What the task requires ->
Reproduce exactly and only the lines running from the one with "wire_eye(bar_eye);" through the one with "from mathutils import Matrix, Vector", both end lines included.

>>

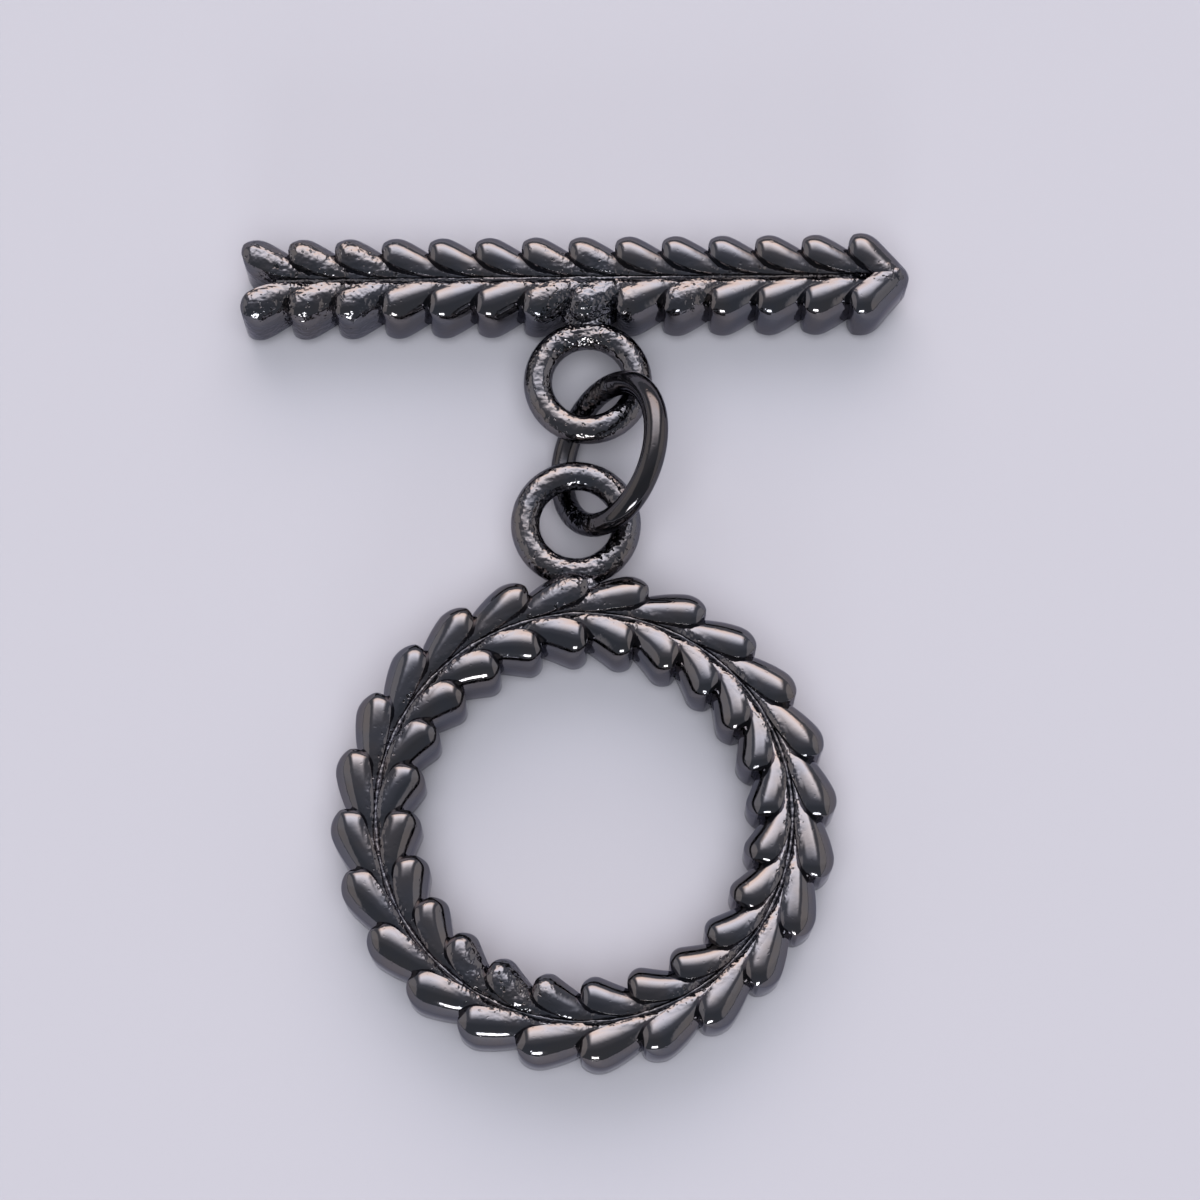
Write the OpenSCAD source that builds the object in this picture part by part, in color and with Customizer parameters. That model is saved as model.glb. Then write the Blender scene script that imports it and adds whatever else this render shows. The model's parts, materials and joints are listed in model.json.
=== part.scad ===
// Toggle clasp: a straight bar and a round toggle ring, each cast as a row of paired petals
// with a round wire eye, joined by one plain jump ring. It lies flat, +Z up, the bar at +Y.

/* [Petals] */
// Width of a petal across its bulb
petal_w = 1; // [0.8:0.01:1.1]
// Place of a petal's crest from its middle towards the stem, as a share of half its width
crest = 0.25; // [0:0.05:0.4]
// Fall of a petal's rounded top from its crest to its outer wall
dome_out = 0.45; // [0.3:0.01:0.7]
// Fall of the top from its crest to its inner wall
dome_in = 0.12; // [0.1:0.01:0.4]
// Fall of the crest over the end of the bulb
dome_end = 0.25; // [0.15:0.01:0.4]
// Length of a petal's curved spine, in steps of its row
spine_steps = 1.77; // [1.3:0.05:2.2]
// How strongly the spine curves away from the stem
spine_power = 1.7; // [1.4:0.01:1.8]
// Distance of a tail's tip from the stem line
tip_v = 0.08; // [0.08:0.01:0.12]
// How far the bulb's end is drawn out beyond a half circle
bulb_draw = 1.08; // [1:0.01:1.3]
// Depth of the valley along the stem, below the petals' tops
valley_d = 0.4; // [0.3:0.01:0.5]
// Depth of the stem itself, below the petals' tops
stem_d = 0.66; // [0.6:0.01:0.9]

/* [Toggle ring] */
// Full height of the ring's body
ring_h = 2.4; // [2:0.05:3]
// Pairs of petals round the ring
ring_pairs = 24; // [20:1:26]
// Radius of the stem line that the petals grow from
ring_stem_r = 5.86; // [5.2:0.02:6.8]
// Reach of a petal out of the stem line, on either side
ring_reach = 1.27; // [1.15:0.01:1.4]
// Half width of the solid stem under the petals
ring_stem_w = 0.66; // [0.5:0.01:0.8]
// Angle of the first pair of petals
ring_start = 4.2; // [0:0.1:15]

/* [Toggle bar] */
// Full height of the bar's body
bar_h = 2.3; // [2:0.05:3]
// Pairs of petals along the bar
bar_pairs = 14; // [8:1:18]
// Step from one pair to the next
bar_pitch = 1.38; // [1.2:0.01:1.55]
// Reach of a petal out of the stem line, on either side
bar_reach = 1.34; // [1.2:0.01:1.5]
// Half width of the solid stem under the petals
bar_stem_w = 0.68; // [0.5:0.01:0.85]
// Length of the last pair's straight petals, from their bulbs to the arrow tip
arrow_len = 1.26; // [1:0.02:1.5]
// Radius of the rounded arrow tip
arrow_r = 0.45; // [0.35:0.01:0.48]
// Width of the last pair's petals at the arrow tip
arrow_w = 0.84; // [0.6:0.01:0.86]
// Distance of their ends there from the stem line
arrow_v = 0.04; // [0.02:0.01:0.1]
// Fall of the last pair's ridges towards the arrow tip
arrow_fall = 0.14; // [0.05:0.01:0.3]
// Turn of the bar on the surface
bar_turn = 0.6; // [-2:0.1:2]

/* [Eyes] */
// Thickness of the eyes' round wire
eye_wire = 0.84; // [0.7:0.01:1]
// Hole of the eyes
eye_hole = 2.1; // [1.9:0.02:2.6]
// Place of the bar's eye along the bar, from the bar's middle
bar_eye_x = 0.37; // [-2:0.01:2]
// How far the bar's eye is sunk into the bar's wall
bar_eye_sink = 0.12; // [0:0.01:0.3]
// Half width of the solder that carries an eye
solder_w = 0.65; // [0.5:0.05:1.3]
// Place of the ring's eye across the ring, from the ring's middle
ring_eye_x = -0.25; // [-0.6:0.01:0.6]
// How far the ring's eye is sunk into the ring's petals
ring_eye_sink = 0.31; // [0.15:0.01:0.6]

/* [Jump ring] */
// Outer diameter of the jump ring
jump_d = 5; // [4.6:0.05:5.6]
// Thickness of its wire
jump_wire = 0.7; // [0.55:0.01:0.8]
// Lean of the jump ring from lying flat
jump_lean = 51.3; // [49:0.1:55]
// Turn of its axis on the surface
jump_turn = -6; // [-9:0.1:4]
// Place of the jump ring to the right of the bar's eye
jump_x = 0.6; // [0.5:0.01:0.75]
// How far its wire passes below the middle of the bar's eye
bar_eye_slack = 0.25; // [0.1:0.01:0.35]
// How far its wire passes below the middle of the ring's eye
ring_eye_slack = 0.19; // [0.05:0.01:0.3]
// Place of the ring's eye to the left of the bar's eye
eyes_apart_x = 0.345; // [0.2:0.005:0.5]
// Smallest gap between the jump ring and an eye
link_gap = 0.08; // [0.03:0.01:0.15]

/* [Hidden] */
bulb_r = petal_w / 2;
ring_pitch = 2 * PI * ring_stem_r / ring_pairs;
eye_r = (eye_hole + eye_wire) / 2;
jump_r = (jump_d - jump_wire) / 2;
// Share of the jump ring's rise that it has made where it passes under an eye's wire
rise_share = 0.325;
eye_z = jump_wire / 2 + rise_share * jump_r * sin(jump_lean)
    + ((jump_wire + eye_wire) / 2 + link_gap) * cos(jump_lean);

// Places on the surface: the bar's box is centred on X, the whole clasp on Y
bar_span = (bar_pairs - 1) * bar_pitch;
bar_left = -bulb_r * bulb_draw;
bar_right = bar_span + arrow_len;
bar_x0 = -(bar_left + bar_right) / 2;
eye_out = eye_r + eye_wire / 2;
bar_to_eye = bar_reach + eye_out - bar_eye_sink;
ring_to_eye = ring_stem_r + ring_reach + eye_out - ring_eye_sink;
eye_to_eye = 2 * jump_r + bar_eye_slack - ring_eye_slack;
bar_top = bar_reach + abs((bar_right - bar_left) / 2 * sin(bar_turn));
clasp_h = bar_top + bar_to_eye + eye_to_eye + ring_to_eye + ring_stem_r + ring_reach;
bar_y = clasp_h / 2 - bar_top;
bar_eye = [bar_eye_x, bar_y - bar_to_eye];
ring_eye = [bar_eye_x - eyes_apart_x, bar_eye.y - eye_to_eye];
ring_mid = [ring_eye.x - ring_eye_x, ring_eye.y - ring_to_eye];
jump_mid = [bar_eye_x + jump_x, bar_eye.y - bar_eye_slack - jump_r];

// Stations along a petal's spine from the tail's tip to the middle of the bulb, as shares:
// [way along the spine, half width over the bulb's, fall of the ridge over the valley's depth]
petal_stations = [
    [0.00, 0.08, 1.15],
    [0.40, 0.34, 1.00],
    [0.69, 0.81, 0.28],
    [1.00, 1.00, 0.00]
];
// Angles round the end of the bulb at which it has a station, and its closing one
bulb_angles = [42, 76];
// Points over a petal's top from the inner wall to the outer one: [way from the crest to the wall
// of that side, share of the fall on that side]
top_points = [[-1, 1], [-0.55, 0.3], [0.1, 0.01], [0.62, 0.38], [1, 1]];

// Place of a row's point, u along the row towards the bulbs and v out of the stem line
function on_ring(start, u, v) =
    let (a = start - u / ring_stem_r * 180 / PI)
    ring_mid + (ring_stem_r + v) * [cos(a), sin(a)];
function on_bar(start, u, v) =
    let (x = bar_x0 + start - u)
    [x * cos(bar_turn) - v * sin(bar_turn), bar_y + x * sin(bar_turn) + v * cos(bar_turn)];

// One section across a petal: its middle, its heading, its half width and its ridge's height
function section(mid, heading, half_w, mid_z, ridge, share) = [
    for (end = [1, -1], p = top_points)
    let (
        across = (p[0] * (p[0] > 0 ? 1 + crest : 1 - crest) - crest) * half_w,
        fall = (p[0] > 0 ? dome_out : dome_in) * share * p[1]
    )
    [
        mid.x - across * sin(heading), mid.y + across * cos(heading),
        mid_z + end * (ridge - fall)
    ]
];

// Sections of a petal in its row's own u and v, side 1 outward and -1 inward
function petal_sections(mid_z, out, len, bow, tip_v, tip_w, tip_fall) = concat(
    [
        for (st = petal_stations)
        let (
            s = st[0],
            share = max(st[1], tip_w),
            slope = atan2(bow * (out - tip_v) * pow(max(s, 0.01), bow - 1), len)
        )
        section([-len * (1 - s), tip_v + (out - tip_v) * pow(s, bow)], slope, bulb_r * share,
            mid_z, mid_z - valley_d * min(st[2], tip_fall), share)
    ],
    [
        for (a = bulb_angles)
        let (slope = atan2(bow * (out - tip_v), len), d = bulb_r * bulb_draw * sin(a))
        section([d * cos(slope), out + d * sin(slope)], slope, bulb_r * cos(a),
            mid_z, mid_z - dome_end * pow(sin(a), 2), cos(a))
    ]
);

// Solid between neighbouring sections of a petal, with the bulb as one rounded form
module petal(row, start, side, out, len, bow = spine_power, tip_v = tip_v, tip_w = 0, tip_fall = 2) {
    mid_z = (row == "ring" ? ring_h : bar_h) / 2;
    sections = [
        for (loop = petal_sections(mid_z, out, len, bow, tip_v, tip_w, tip_fall))
        [
            for (p = loop)
            let (q = row == "ring" ? on_ring(start, p.x, side * p.y) : on_bar(start, p.x, side * p.y))
            [q.x, q.y, p.z]
        ]
    ];
    last = len(petal_stations) - 2;
    for (i = [0 : last]) {
        pts = i < last
            ? concat(sections[i], sections[i + 1])
            : [for (j = [last : len(sections) - 1], p = sections[j]) p];
        hull() polyhedron(pts, [[for (k = [0 : len(pts) - 1]) k]]);
    }
}

// Round wire eye lying flat, its middle at eye_z
module wire_eye(place) {
    translate([place.x, place.y, eye_z])
        rotate_extrude($fn = 30)
            translate([eye_r, 0])
                circle(d = eye_wire, $fn = 10);
}

// Solder between an eye's wire and the stem of its body, which lies at the distance reach
module eye_solder(place, turn, reach) {
    translate([place.x, place.y, eye_z])
        rotate(turn)
            hull() {
                translate([0, eye_r, 0])
                    sphere(d = eye_wire, $fn = 10);
                for (side = [-1, 1])
                    translate([side * solder_w, reach, 0])
                        sphere(d = eye_wire, $fn = 10);
            }
}

module toggle_ring() {
    color("dimgray") {
        for (k = [0 : ring_pairs - 1], side = [1, -1])
            petal("ring", ring_start + k * 360 / ring_pairs, side,
                ring_reach - bulb_r, spine_steps * ring_pitch);
        translate([ring_mid.x, ring_mid.y, stem_d])
            rotate_extrude($fn = 2 * ring_pairs)
                translate([ring_stem_r - ring_stem_w, 0])
                    square([2 * ring_stem_w, ring_h - 2 * stem_d]);
        wire_eye(ring_eye);
        eye_solder(ring_eye, 180, ring_to_eye - ring_stem_r - ring_stem_w);
    }
}

// Stem of the bar from behind its first bulbs to the arrow tip
module bar_stem() {
    stem_h = bar_h - 2 * stem_d;
    translate([0, bar_y, stem_d])
        rotate(bar_turn)
            hull() {
                translate([bar_x0 + bulb_r, -bar_stem_w, 0])
                    cube([bar_span - bulb_r, 2 * bar_stem_w, stem_h]);
                translate([bar_x0 + bar_right - arrow_r, 0, 0])
                    cylinder(h = stem_h, r = arrow_r / 2, $fn = 16);
            }
}

// Round end of the arrow tip, domed like the petals that meet in it
module arrow_nose() {
    top = bar_h / 2 - arrow_fall;
    flank = [for (p = top_points) if (p[0] > 0) [p[0] * arrow_r, top - p[1] * dome_out * arrow_r / bulb_r]];
    translate([0, bar_y, bar_h / 2])
        rotate(bar_turn)
            translate([bar_x0 + bar_right - arrow_r, 0, 0])
                rotate_extrude($fn = 20)
                    polygon(concat(
                        [[0, top]], flank,
                        [for (i = [len(flank) - 1 : -1 : 0]) [flank[i].x, -flank[i].y]], [[0, -top]]
                    ));
}

module toggle_bar() {
    color("dimgray") {
        for (k = [0 : bar_pairs - 2], side = [1, -1])
            petal("bar", k * bar_pitch, side,
                bar_reach - bulb_r, spine_steps * bar_pitch);
        for (side = [1, -1])
            petal("bar", bar_span, side, bar_reach - bulb_r, arrow_len - arrow_r,
                bow = 1, tip_v = arrow_v, tip_w = arrow_w / petal_w, tip_fall = arrow_fall / valley_d);
        bar_stem();
        arrow_nose();
        wire_eye(bar_eye);
        eye_solder(bar_eye, 0, bar_to_eye - bar_stem_w);
    }
}

module jump_ring() {
    color("slategray")
        translate([jump_mid.x, jump_mid.y, jump_wire / 2 + jump_r * sin(jump_lean)])
            rotate(jump_turn)
                rotate([0, -jump_lean, 0])
                    rotate_extrude($fn = 64)
                        translate([jump_r, 0])
                            circle(d = jump_wire, $fn = 24);
}

toggle_bar();
jump_ring();
toggle_ring();
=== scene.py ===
"""Toggle clasp in polished gunmetal.

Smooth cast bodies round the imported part, their finishes, the light and the camera.
"""

import json
import math

import bmesh
import bpy
from mathutils import Matrix, Vector


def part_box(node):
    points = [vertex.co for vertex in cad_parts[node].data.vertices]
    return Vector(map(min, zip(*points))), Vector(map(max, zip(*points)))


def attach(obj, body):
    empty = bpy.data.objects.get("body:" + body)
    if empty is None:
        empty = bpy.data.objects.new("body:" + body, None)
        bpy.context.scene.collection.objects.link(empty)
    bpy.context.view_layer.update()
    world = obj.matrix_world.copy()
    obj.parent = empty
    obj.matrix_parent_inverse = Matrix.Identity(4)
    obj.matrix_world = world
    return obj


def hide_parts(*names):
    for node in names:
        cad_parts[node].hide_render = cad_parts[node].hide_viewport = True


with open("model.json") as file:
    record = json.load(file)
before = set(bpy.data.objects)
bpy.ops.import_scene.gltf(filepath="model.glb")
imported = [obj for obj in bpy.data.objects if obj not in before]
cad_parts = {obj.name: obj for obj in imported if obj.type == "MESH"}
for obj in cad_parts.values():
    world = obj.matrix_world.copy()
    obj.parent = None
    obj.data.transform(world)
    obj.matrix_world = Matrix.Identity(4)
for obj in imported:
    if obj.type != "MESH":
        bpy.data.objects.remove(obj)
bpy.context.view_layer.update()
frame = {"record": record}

# Sizes of the bodies, in millimetres and degrees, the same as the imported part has
PETAL_W = 1.0
CREST = 0.25
DOME_OUT = 0.45
DOME_IN = 0.12
DOME_END = 0.25
SPINE_STEPS = 1.77
SPINE_BOW = 1.7
TIP_V = 0.08
BULB_DRAW = 1.08
VALLEY_D = 0.4
STEM_D = 0.66

RING_H = 2.4
RING_PAIRS = 24
RING_STEM_R = 5.86
RING_REACH = 1.27
RING_STEM_W = 0.66
RING_START = 4.2

BAR_H = 2.3
BAR_PAIRS = 14
BAR_PITCH = 1.38
BAR_REACH = 1.34
BAR_STEM_W = 0.68
ARROW_LEN = 1.26
ARROW_R = 0.45
ARROW_W = 0.84
ARROW_V = 0.04
ARROW_FALL = 0.14
BAR_TURN = 0.6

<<

Solved problem ->
        wire_eye(bar_eye);
        eye_solder(bar_eye, 0, bar_to_eye - bar_stem_w);
    }
}

module jump_ring() {
    color("slategray")
        translate([jump_mid.x, jump_mid.y, jump_wire / 2 + jump_r * sin(jump_lean)])
            rotate(jump_turn)
                rotate([0, -jump_lean, 0])
                    rotate_extrude($fn = 64)
                        translate([jump_r, 0])
                            circle(d = jump_wire, $fn = 24);
}

toggle_bar();
jump_ring();
toggle_ring();
=== scene.py ===
"""Toggle clasp in polished gunmetal.

Smooth cast bodies round the imported part, their finishes, the light and the camera.
"""

import json
import math

import bmesh
import bpy
from mathutils import Matrix, Vector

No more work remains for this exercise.